• CHALLENGE
Output all lines exactly, with nothing added or dropped.

• INFORMATION SHOWN
=-=-=-=-=

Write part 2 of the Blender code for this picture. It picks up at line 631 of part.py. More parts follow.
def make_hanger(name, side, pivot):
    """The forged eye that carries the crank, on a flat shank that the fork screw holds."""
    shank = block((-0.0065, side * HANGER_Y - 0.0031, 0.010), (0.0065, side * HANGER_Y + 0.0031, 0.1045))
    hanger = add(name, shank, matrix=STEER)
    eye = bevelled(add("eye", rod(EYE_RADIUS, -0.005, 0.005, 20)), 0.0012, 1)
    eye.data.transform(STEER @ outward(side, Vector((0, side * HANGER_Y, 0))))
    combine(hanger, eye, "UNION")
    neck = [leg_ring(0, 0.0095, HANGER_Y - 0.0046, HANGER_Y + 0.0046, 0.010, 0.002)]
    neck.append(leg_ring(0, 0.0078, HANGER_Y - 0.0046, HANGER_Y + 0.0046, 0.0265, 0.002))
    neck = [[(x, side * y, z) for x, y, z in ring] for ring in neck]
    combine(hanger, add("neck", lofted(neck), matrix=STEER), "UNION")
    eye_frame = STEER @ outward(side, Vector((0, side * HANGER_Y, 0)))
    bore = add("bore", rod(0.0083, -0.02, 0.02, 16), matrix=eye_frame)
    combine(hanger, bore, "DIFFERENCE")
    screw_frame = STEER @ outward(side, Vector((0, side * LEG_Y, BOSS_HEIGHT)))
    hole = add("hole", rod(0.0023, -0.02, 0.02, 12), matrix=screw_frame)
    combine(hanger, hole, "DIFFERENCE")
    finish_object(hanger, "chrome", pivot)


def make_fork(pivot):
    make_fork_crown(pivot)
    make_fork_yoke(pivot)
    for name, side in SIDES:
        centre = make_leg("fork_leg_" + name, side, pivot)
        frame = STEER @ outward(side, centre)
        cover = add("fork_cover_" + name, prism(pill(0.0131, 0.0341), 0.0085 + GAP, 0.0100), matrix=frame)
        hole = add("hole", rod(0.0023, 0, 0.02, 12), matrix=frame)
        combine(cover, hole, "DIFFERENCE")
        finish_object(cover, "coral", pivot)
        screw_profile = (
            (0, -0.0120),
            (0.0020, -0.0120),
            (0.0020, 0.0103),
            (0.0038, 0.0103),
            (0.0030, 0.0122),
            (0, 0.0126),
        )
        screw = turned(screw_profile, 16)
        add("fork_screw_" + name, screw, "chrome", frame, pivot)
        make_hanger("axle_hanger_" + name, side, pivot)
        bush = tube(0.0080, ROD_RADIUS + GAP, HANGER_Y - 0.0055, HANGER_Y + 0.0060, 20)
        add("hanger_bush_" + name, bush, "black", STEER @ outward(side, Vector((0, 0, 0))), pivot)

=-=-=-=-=

• TASK ANSWER
Write part 2 of the Blender code for this picture. It picks up at line 631 of part.py. More parts follow.
def make_hanger(name, side, pivot):
    """The forged eye that carries the crank, on a flat shank that the fork screw holds."""
    shank = block((-0.0065, side * HANGER_Y - 0.0031, 0.010), (0.0065, side * HANGER_Y + 0.0031, 0.1045))
    hanger = add(name, shank, matrix=STEER)
    eye = bevelled(add("eye", rod(EYE_RADIUS, -0.005, 0.005, 20)), 0.0012, 1)
    eye.data.transform(STEER @ outward(side, Vector((0, side * HANGER_Y, 0))))
    combine(hanger, eye, "UNION")
    neck = [leg_ring(0, 0.0095, HANGER_Y - 0.0046, HANGER_Y + 0.0046, 0.010, 0.002)]
    neck.append(leg_ring(0, 0.0078, HANGER_Y - 0.0046, HANGER_Y + 0.0046, 0.0265, 0.002))
    neck = [[(x, side * y, z) for x, y, z in ring] for ring in neck]
    combine(hanger, add("neck", lofted(neck), matrix=STEER), "UNION")
    eye_frame = STEER @ outward(side, Vector((0, side * HANGER_Y, 0)))
    bore = add("bore", rod(0.0083, -0.02, 0.02, 16), matrix=eye_frame)
    combine(hanger, bore, "DIFFERENCE")
    screw_frame = STEER @ outward(side, Vector((0, side * LEG_Y, BOSS_HEIGHT)))
    hole = add("hole", rod(0.0023, -0.02, 0.02, 12), matrix=screw_frame)
    combine(hanger, hole, "DIFFERENCE")
    finish_object(hanger, "chrome", pivot)


def make_fork(pivot):
    make_fork_crown(pivot)
    make_fork_yoke(pivot)
    for name, side in SIDES:
        centre = make_leg("fork_leg_" + name, side, pivot)
        frame = STEER @ outward(side, centre)
        cover = add("fork_cover_" + name, prism(pill(0.0131, 0.0341), 0.0085 + GAP, 0.0100), matrix=frame)
        hole = add("hole", rod(0.0023, 0, 0.02, 12), matrix=frame)
        combine(cover, hole, "DIFFERENCE")
        finish_object(cover, "coral", pivot)
        screw_profile = (
            (0, -0.0120),
            (0.0020, -0.0120),
            (0.0020, 0.0103),
            (0.0038, 0.0103),
            (0.0030, 0.0122),
            (0, 0.0126),
        )
        screw = turned(screw_profile, 16)
        add("fork_screw_" + name, screw, "chrome", frame, pivot)
        make_hanger("axle_hanger_" + name, side, pivot)
        bush = tube(0.0080, ROD_RADIUS + GAP, HANGER_Y - 0.0055, HANGER_Y + 0.0060, 20)
        add("hanger_bush_" + name, bush, "black", STEER @ outward(side, Vector((0, 0, 0))), pivot)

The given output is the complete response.